Es gab noch ein wichtiges Tor aus dem Dorf hinaus, eine einfache Blechtuer. Diese hatte die Besonderheit, dass hier nur der Koenig und seine Frau hindurchgehen duerfen, und das wird sehr ernst genommen! Wer erwischt wird, hier unbefugt hindurchzugehen, muss entweder mit einem Stueck Vieh Strafe zahlen, oder er erhaelt Stockhiebe! Was man alles so falsch machen kann, die Blechtuer hinaus aufs Feld sah jedenfalls extrem unbedeutend aus. Sehr hinterlistig... Schade, dass wir den Koenig nicht getroffen haben, im Reisefuehrer stand, dass er gerne ein Schwaetzchen mit den Touris haelt, wenn er anwesend ist.
Als wir uns mit vielen Worten von Elisabeth verabschiedeten, wartete eine Ueberraschung auf uns: Hinten links hatten wir einen Platten! Um das Auto herum sassen bereits sechs Kinder, die interessiert zuschauten, was jetzt wohl passieren wuerde. Ich glaube, wir waren dann doch eher unspektakulaer, als wir das Ersatzrad hervorkramten und das Rad in 5 Minuten gewechselt hatten. Das hatten alle hier vermutlich schon ein paarmal erlebt. Lieber Gott, Reifenwechsel! Spaetestens jetzt bereute ich es nicht, mit Tom auf die Reise gegangen zu sein, denn allein waere ich verloren gewesen. Tom dagegen war ein cooler (und sehr gutaussehender) Reifenwechsler! Im Reifen steckte ein richtig dicker Nagel - jetzt wussten wir auch, was bei unserem Rumkurven in Outapi immer so geklackert hatte... Mal sehen, ob man hier so einen Reifen noch mit dem Einziehen eines Schlauches repariert oder lieber gleich einen neuen nimmt! Auf alle Faelle koennen wir den Spass bezahlen, denn neben Windschutzscheibe und Unterboden sind auch die Raeder von der Versicherung ausgeschlossen.

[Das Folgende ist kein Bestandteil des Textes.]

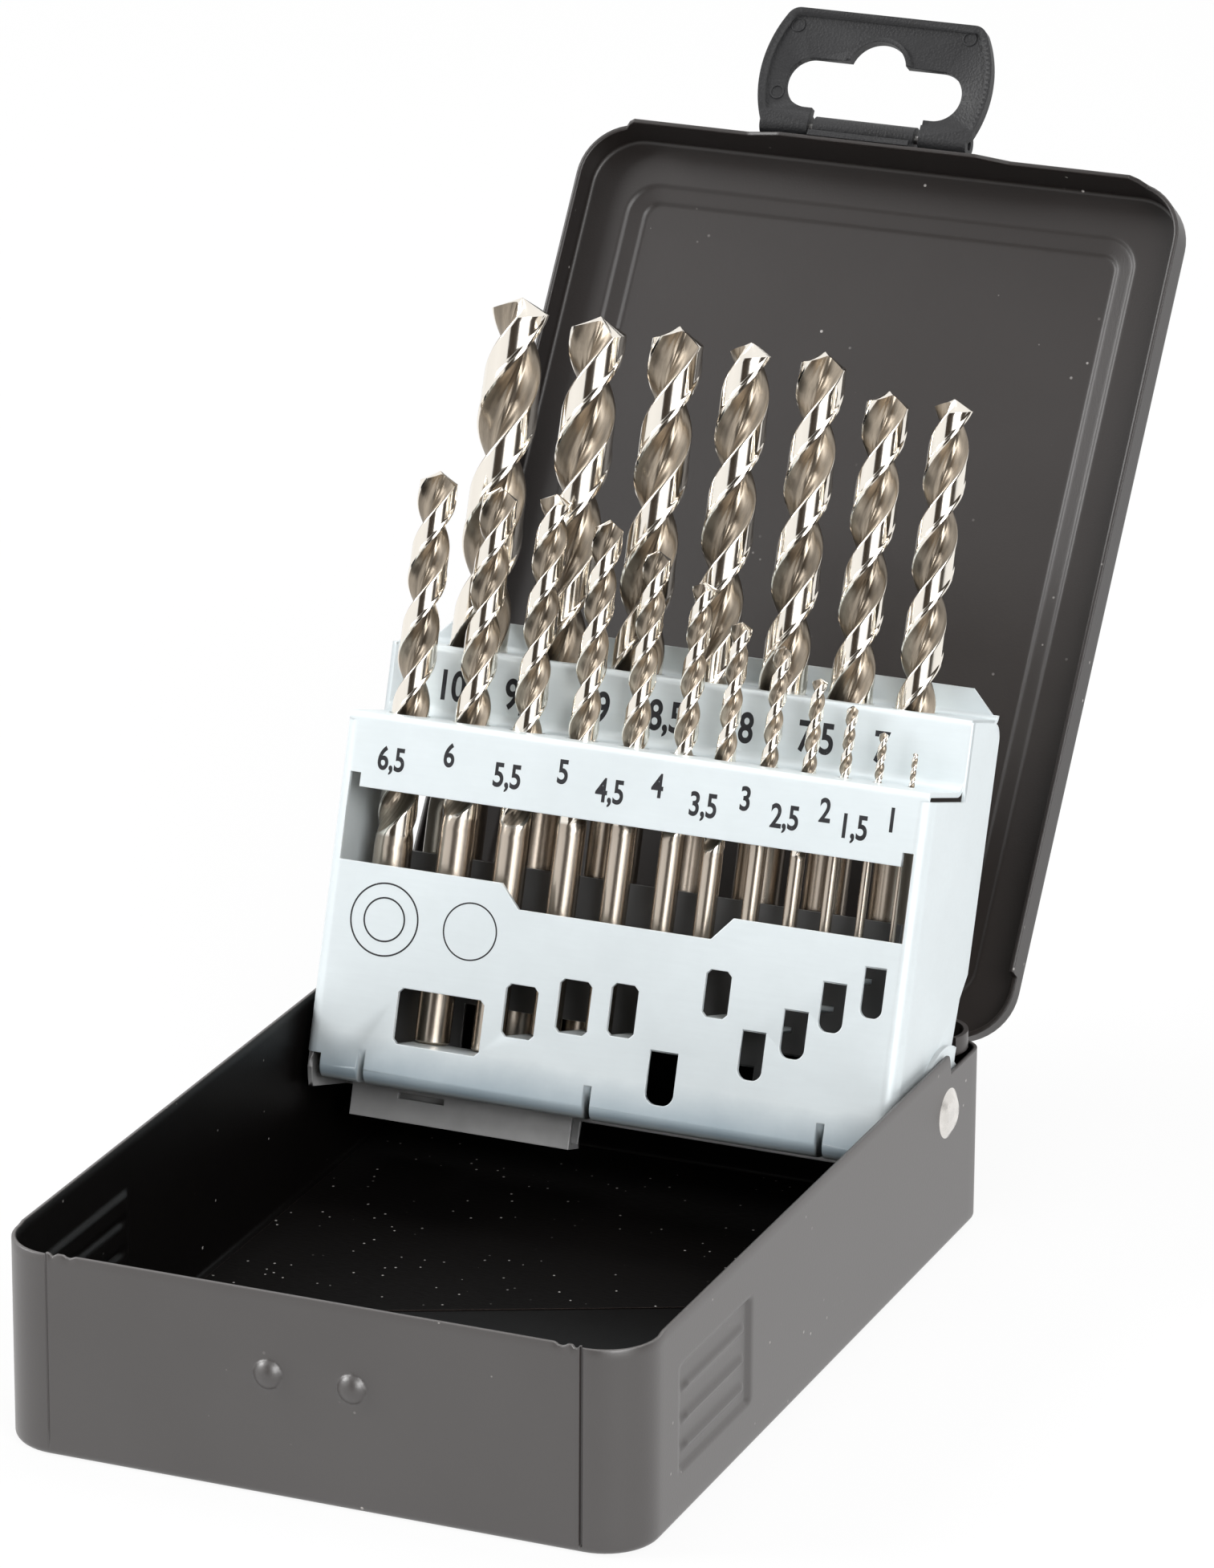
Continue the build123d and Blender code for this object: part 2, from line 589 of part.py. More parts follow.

In Oshakati, der Bezirkshauptstadt, fanden wir eine ganz gute Lodge am Rande der Stadt und der Preis stimmte auch. Inzwischen knallte auch die Sonne wieder vom Himmel, und es bildete sich eine prima Waschkuechenluft. Das ist kein Wunder, denn auf der gesamten heutigen Strecke waren wir an zahlreichen kleinen und groesseren Wasserflaechen und Pfuetzen vorbeigefahren. Ein Segen fuer die Menschen hier, aber eben auch die Grundlage fuer die feuchte Hitze. Das ganze Gebiet, indem wir zur Zeit reisen, ist die land- und viehwirtschaftliche Seele Namibias. Aufgrund der guenstigen Bedingungen leben in dieser Gegend noerdlich der Etoshapfanne die Haelfte der Namibier (ca. 1 Mio.). So musste man beim Fahren immer auf der Hut sein, alle paar Kilometer zog eine Kuh- oder Ziegenherde ueber die Strasse, und manchmal hatten sich die Tiere die Strasse auch als Ruheplaetzchen ausgesucht. Zudem bevoelkerten reichlich Esel die weiten Gruenflaechen und mitunter auch die Strassen.